Uyuşmazlık; somut olayda fiili çalışma olgusunun ispatı konusunda, mahkemece yapılan inceleme ve araştırmanın hükme yeterli bulunup bulunmadığı noktasında toplanmaktadır.
506 sayılı Yasanın 79/10. maddesinde bu tür hizmet tespit davalarının kanıtlanması yönünden özel bir yöntem öngörülmemiştir. Kimi ayrık durumlar dışında resmi belge ve yazılı delillerin bulunması sigortalı sayılması gereken sürelerin saptanmasında güçlü delil olmaları itibariyle sonuca etkili olurlar. Ne var ki bu tür kanıtların bulunmaması salt bu nedene dayalı istemin reddine neden olmaz. Somut bilgilere dayanması koşuluyla, bordro tanıkları veya iş ilişkisini bilen veya bilmesi gereken komşu işyerleri kayıtlı çalışanları gibi kişilerin bilgileri ve bunları destekleyen kimi diğer kanıtlarla dahi sonuca gitmek mümkündür. Kamu düzenine dayalı bu tür davalarda hakim, görevi gereği doğrudan soruşturmayı genişleterek sigortalılık koşullarının oluşup oluşmadığını belirlemelidir. Bu yön Yargıtay Hukuk Genel Kurulunun 16.9.1999 gün 1999/21-510-527,30.6.1999 gün 1999/21-549-555,5.2.2003 gün 2003/21-35-64,15.10.2003 gün 2003/21-634-572,3.11.2004 gün 2004/21-480-579 ve 10.11.2004 gün 2004/21-629 sayılı kararlarında da vurgulanmıştır.
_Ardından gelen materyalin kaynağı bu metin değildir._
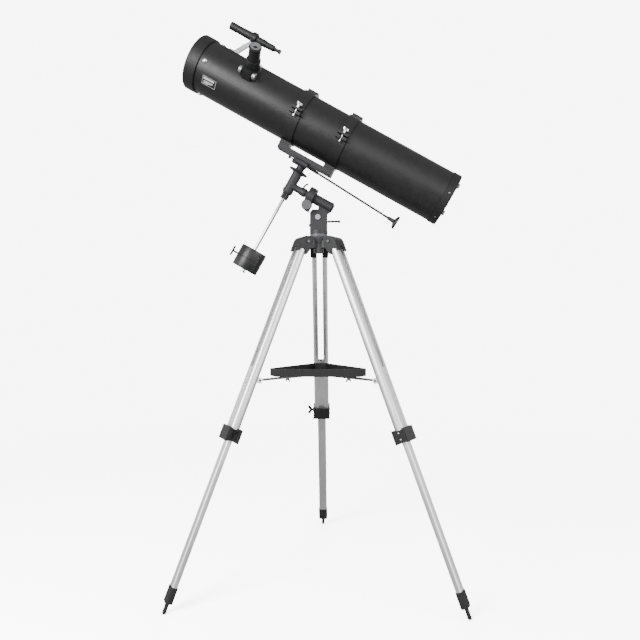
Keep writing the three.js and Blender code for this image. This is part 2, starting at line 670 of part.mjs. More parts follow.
// the origin is the middle of the whole object's box, on the ground
stand.updateMatrixWorld(true);
const bounds = new THREE.Box3().setFromObject(stand, true);
const middle = bounds.getCenter(new THREE.Vector3());
stand.position.set(-middle.x, -middle.y, -bounds.min.z);

export default telescope;
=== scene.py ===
import json
import math

import bmesh
import bpy
from bpy.props import FloatProperty, FloatVectorProperty, IntProperty, PointerProperty
from mathutils import Matrix, Vector


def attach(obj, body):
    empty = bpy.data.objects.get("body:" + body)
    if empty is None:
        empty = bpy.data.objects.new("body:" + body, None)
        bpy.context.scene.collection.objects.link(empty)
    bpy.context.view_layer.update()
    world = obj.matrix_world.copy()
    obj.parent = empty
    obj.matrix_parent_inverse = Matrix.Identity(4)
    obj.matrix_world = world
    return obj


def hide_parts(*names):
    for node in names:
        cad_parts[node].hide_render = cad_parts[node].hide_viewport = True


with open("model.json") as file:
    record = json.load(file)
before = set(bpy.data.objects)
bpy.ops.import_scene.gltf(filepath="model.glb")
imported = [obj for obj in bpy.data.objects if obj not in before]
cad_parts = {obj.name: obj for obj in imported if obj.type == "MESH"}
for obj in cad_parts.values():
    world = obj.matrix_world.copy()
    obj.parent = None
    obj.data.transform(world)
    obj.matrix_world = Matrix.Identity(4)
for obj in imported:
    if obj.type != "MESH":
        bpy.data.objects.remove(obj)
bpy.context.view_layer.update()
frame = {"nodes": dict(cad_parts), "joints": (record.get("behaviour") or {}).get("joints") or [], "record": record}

bl_info = {
    "name": "Reflector Telescope",
    "version": (1, 0, 0),
    "blender": (4, 5, 0),
    "location": "View3D > Sidebar > Telescope",
    "description": "Dresses a reflector telescope on its equatorial mount and tripod",
    "category": "Object",
}

MM = 0.001
JOINTS = {joint["name"]: joint for joint in frame["joints"]}
LEG_SIDES = ("back", "left", "right")
RING_PLACES = {"front": -76, "rear": 76}
RING_SPLIT = math.radians(5)
FOCUSER_TURN = math.radians(60)
CAMERA_HEADING = 0.0354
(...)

Somut olayda; davalı apartmanın 506 sayılı Yasa kapsamında bulunup bulunmadığı araştırılmadan, dönem bordroları dosya arasına alınarak bordro tanıkları dinlenilmeden, zabıta marifeti ile ya da davalı Kurum"dan sorularak komşu işyerleri sahipleri ile bu işyerlerindeki çalışmaları kayıtlara geçmiş komşu işyeri çalışanları dinlenilmeden, ayrıca komşu apartmanlarda kapıcılık yapan kişiler araştırılarak dinlenilmeden, bu itibarla; davacının iddia ettiği şekilde çalışmanın tam zamanlı mı yoksa part-time mı olduğu, ayrıca davalı tanıklarının beyanlarındaki gibi davacının çalışması bulunmayıp davacı lokantalarda kuryelik yaptığı halde apartman işlerinin eşi tarafından yapılıp yapılmadığı araştırılmadan sonuca gidilmesi isabetsiz olmuştur.
Mahkemece bu maddi ve hukuki olgular nazara alınmaksızın eksik araştırma ve inceleme ile yazılı şekilde karar verilmesi usul ve yasaya aykırı olup bozma nedenidir.
O halde tarafların bu yönleri amaçlayan temyiz itirazları kabul edilmeli ve hüküm bozulmalıdır.
SONUÇ: Hükmün yukarıda açıklanan nedenlerle BOZULMASINA, temyiz harcının istek halinde temyiz edene iadesine 27.01.2015 gününde oybirliğiyle karar verildi.